REPUBLIKA.CO.ID, SANAA -- Kelompok Houthi di Yaman membebaskan lebih dari 100 tahanan di Sanaa. Kelompok yang didukung Iran itu mengatakan langkah tersebut merupakan "inisiatif kemanusiaan sepihak" untuk mengampuni para tahanan dan memulangkan mereka kepada keluarga mereka.
"Sebagian besar kasus kemanusian, termasuk sakit, terluka atau lanjut usia," kata kepala komite urusan narapidana Houthi, Abdul Qader Al Murtada, Ahad (26/5/2024). Al Murtada yang mengumumkan pembebasan para narapidana dan mengatakan tahanan itu merupakan tentara pemerintah yang ditangkap di medan perang.
Namun Pemerintah Yaman yang diakui masyarakat internasional mengatakan para tahanan itu bukan tentara tapi warga sipil yang diculik Houthi dari rumah mereka, masjid, atau tempat kerja. "Membebaskan korban-korban ini atas nama apa pun tidak membebaskan (Houthi) atas kejahatan ini," kata deputi menteri hak asasi manusia pemerintah Yaman yang diakui internasional, Majed Fadail di media sosial X.
Komite Palang Merah Internasional (ICRC) mengkonfirmasi pembebasan sepihak 133 tahanan "terkait konflik." Dalam pernyataannya ICRC mengatakan mereka memeriksa para tahanan untuk memastikan pembebasan mereka manusiawi dan bermartabat.
“Saya merasa sangat nyaman, seolah-olah saya dilahirkan kembali hari ini. Karena kami putus asa dan berpikir kami tidak akan pernah bisa keluar,” kata Murshed Al Jamaai, seorang tahanan yang dibebaskan.

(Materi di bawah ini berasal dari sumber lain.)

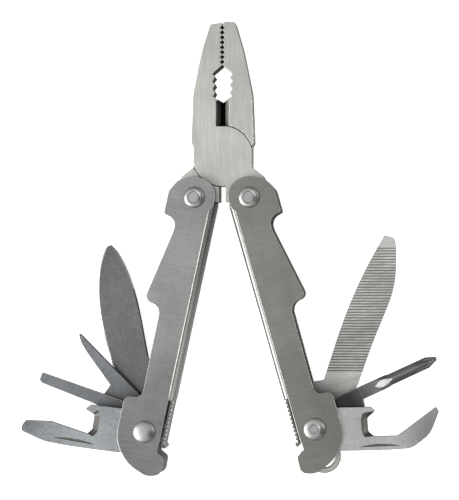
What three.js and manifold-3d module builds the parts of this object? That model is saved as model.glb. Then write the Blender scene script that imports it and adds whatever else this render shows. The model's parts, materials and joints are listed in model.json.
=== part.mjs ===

Yaman terperosok dalam konflik sejak Houthi menggulingkan pemerintah dari ibu kota Sanaa pada akhir tahun 2014. Koalisi militer yang dipimpin Arab Saudi melakukan intervensi pada 2015 untuk mengembalikan kekuasaan pada pemerintahan Yaman.
Pada Desember lalu, sudah disepakati garis besar peta jalan PBB untuk perdamaian di Yaman. Namun kemajuan menuju perdamaian mengalami kebuntuan setelah Houthi meningkatkan serangan ke kapal-kapal komersial yang berafiliasi dengan Israel di Laut Merah sebagai bentuk solidaritas pada rakyat Palestina di Gaza.
Serangan-serangan itu mengganggu perdagangan dunia, meningkatkan kekhawatiran pada inflasi dan memperdalam kekhawatiran perang Israel di Gaza dapat merusak stabilitas di sebagian Timur Tengah.